Zero-forex benefits will also become table stakes rather than premium perks. Several lifetime-free cards like the Federal Bank Scapia Credit Card, IDFC FIRST WOW, and Ixigo AU Credit Card already offer zero forex markup with no annual fee whatsoever. As this category expands, banks that have not yet eliminated or reduced forex markups will face serious customer retention problems, particularly among the 25–40 age group that now drives India’s highest-value consumer spending.
The Bottom Line for Smart Indian Consumers
The story of metal and zero-forex debit cards in India is ultimately a story about shifting power — from institutions to individuals. Traditional banks built their fee structures around customer inertia. The assumption was that the average account holder would not bother to switch, compare, or demand better.
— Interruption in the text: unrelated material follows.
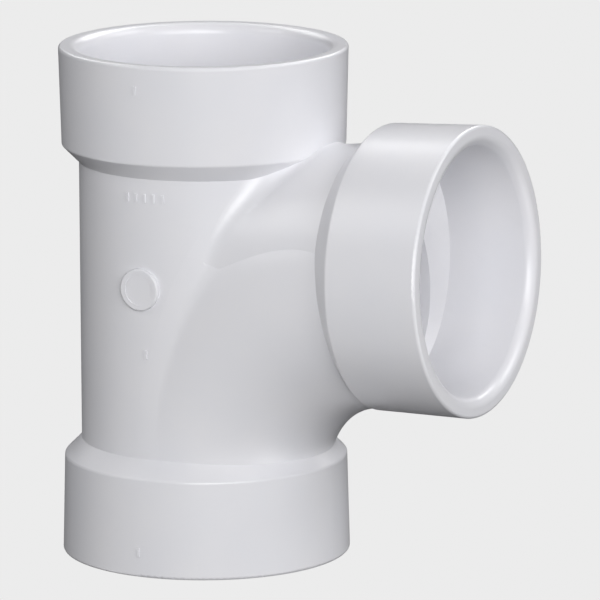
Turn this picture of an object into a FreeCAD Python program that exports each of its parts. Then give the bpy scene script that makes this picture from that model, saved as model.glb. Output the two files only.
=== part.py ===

That assumption has been comprehensively shattered by a generation that switches streaming services in minutes and can open a fully functional bank account before their morning chai goes cold. The right card in 2026 is not the one your bank gave you when you opened your first account. It is the one that gives you zero forex on your next trip to Bangkok, a satisfying weight when you set it on a restaurant table, and a real-time notification that shows exactly where your money went — before the bill even arrives.
This article is authored based on current market research, publicly available product disclosures from Indian banks and fintech platforms, and consumer trend data from industry reports dated through April 2026. Product eligibility criteria, fees, and features are subject to change. Readers should verify the latest terms directly with respective financial institutions before applying.